● **GIVEN PROBLEM**
Every line of the material below must be repeated exactly.

● **DATA**
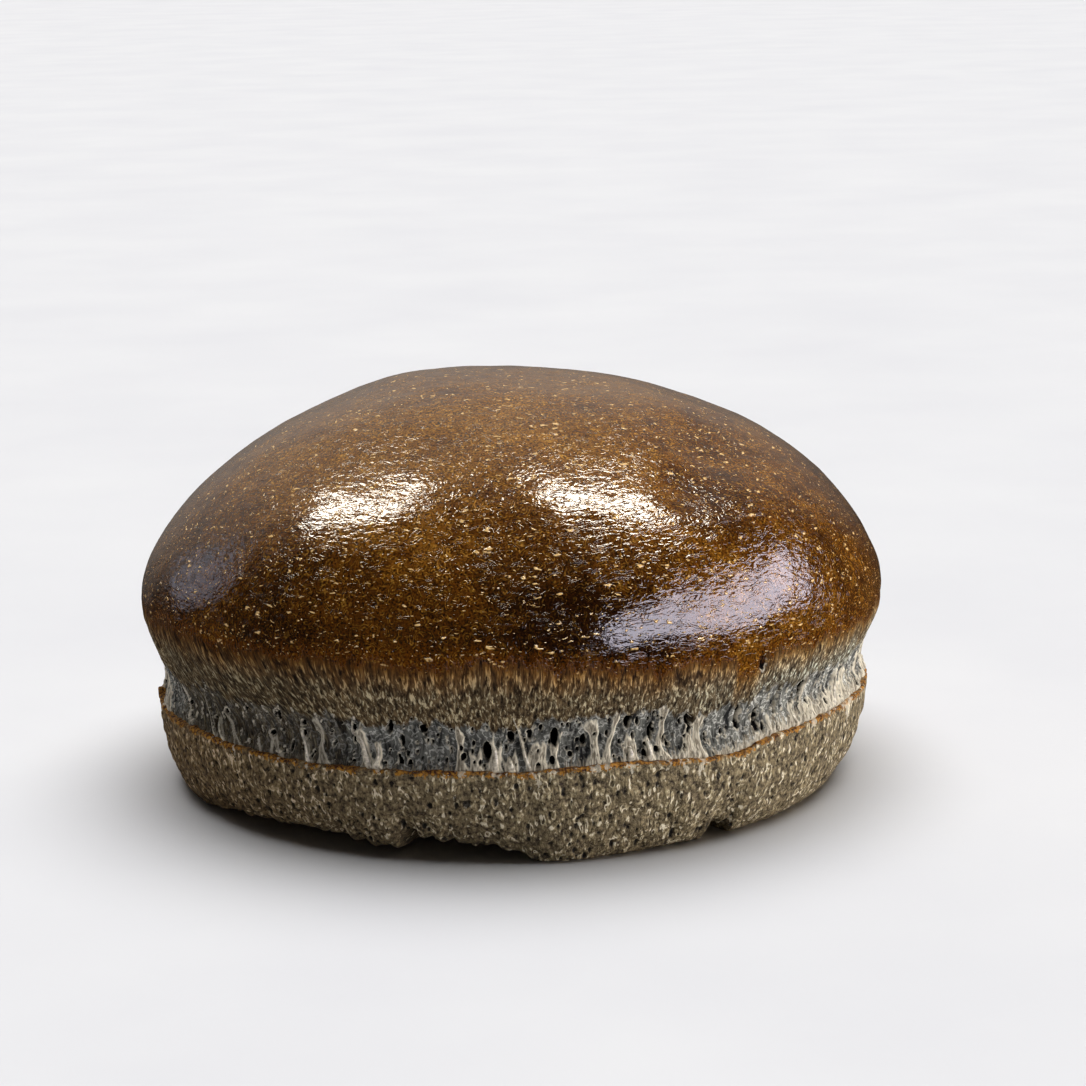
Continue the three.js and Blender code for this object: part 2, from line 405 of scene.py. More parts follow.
# Size, then azimuth and width in degrees
LEAN = (-0.5, -142, 24)
# The tear is closed between two azimuths, with an edge of some degrees, and never quite
CLOSED = (-155, -118)
CLOSED_EDGE = 14
LEAST_OPEN = 0.15


def lean(angle):
    """Sideways run of the fibres for each mm of height: they lean over where the dough sagged."""
    return LEAN[0] * near_azimuth(angle, *LEAN[1:])


def torn_open(angle):
    """1 where the tear stands wide open, and little on the left, where the fibres lie closed."""
    from_left = smooth((np.degrees(angle) - CLOSED[1]) / CLOSED_EDGE + 0.5)
    from_back = smooth((CLOSED[0] - np.degrees(angle)) / CLOSED_EDGE + 0.5)
    return np.maximum(np.maximum(from_left, from_back), LEAST_OPEN)


print("open in front and at the left:", np.round(torn_open(np.radians([-90, -140])), 2))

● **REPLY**
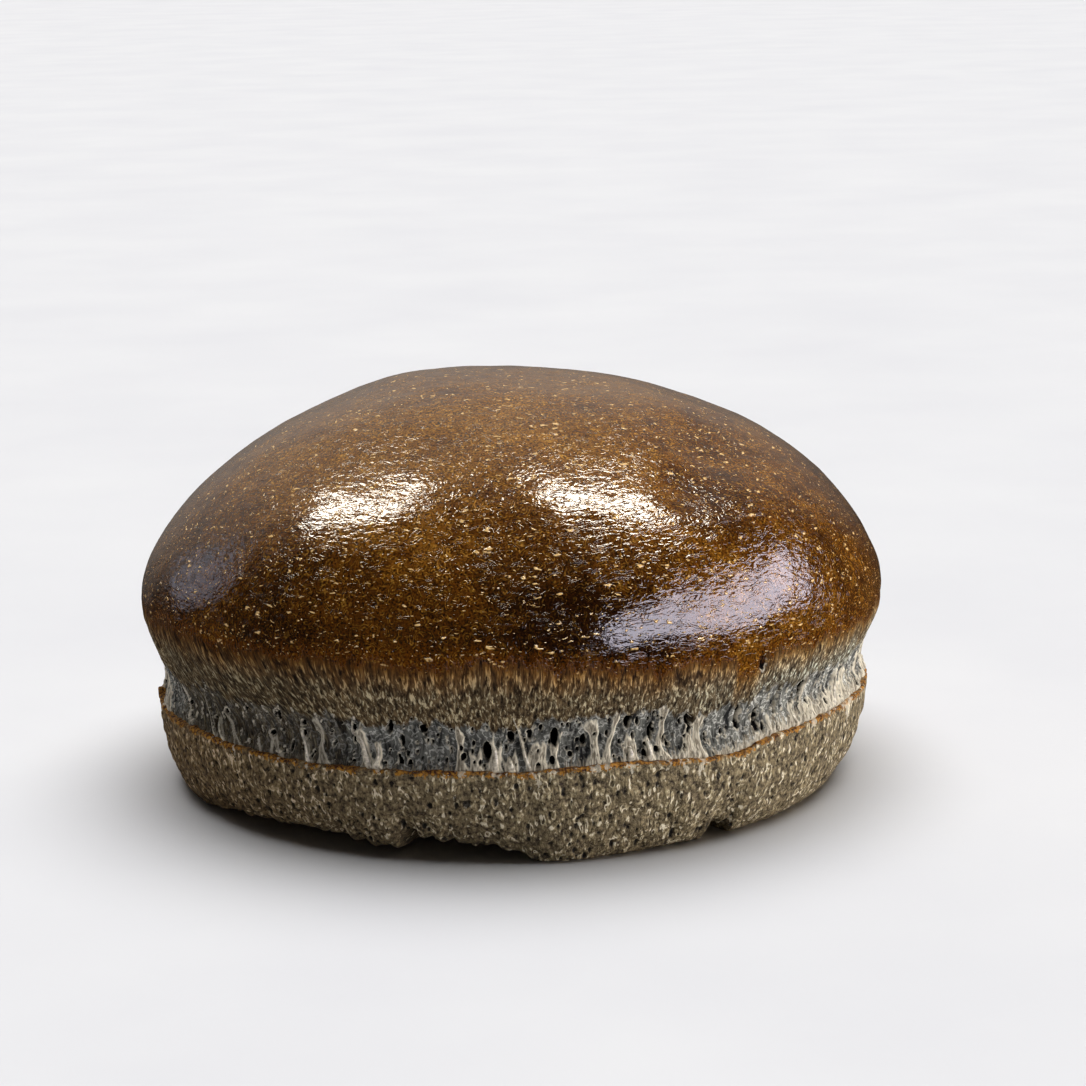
Continue the three.js and Blender code for this object: part 2, from line 405 of scene.py. More parts follow.
# Size, then azimuth and width in degrees
LEAN = (-0.5, -142, 24)
# The tear is closed between two azimuths, with an edge of some degrees, and never quite
CLOSED = (-155, -118)
CLOSED_EDGE = 14
LEAST_OPEN = 0.15


def lean(angle):
    """Sideways run of the fibres for each mm of height: they lean over where the dough sagged."""
    return LEAN[0] * near_azimuth(angle, *LEAN[1:])


def torn_open(angle):
    """1 where the tear stands wide open, and little on the left, where the fibres lie closed."""
    from_left = smooth((np.degrees(angle) - CLOSED[1]) / CLOSED_EDGE + 0.5)
    from_back = smooth((CLOSED[0] - np.degrees(angle)) / CLOSED_EDGE + 0.5)
    return np.maximum(np.maximum(from_left, from_back), LEAST_OPEN)


print("open in front and at the left:", np.round(torn_open(np.radians([-90, -140])), 2))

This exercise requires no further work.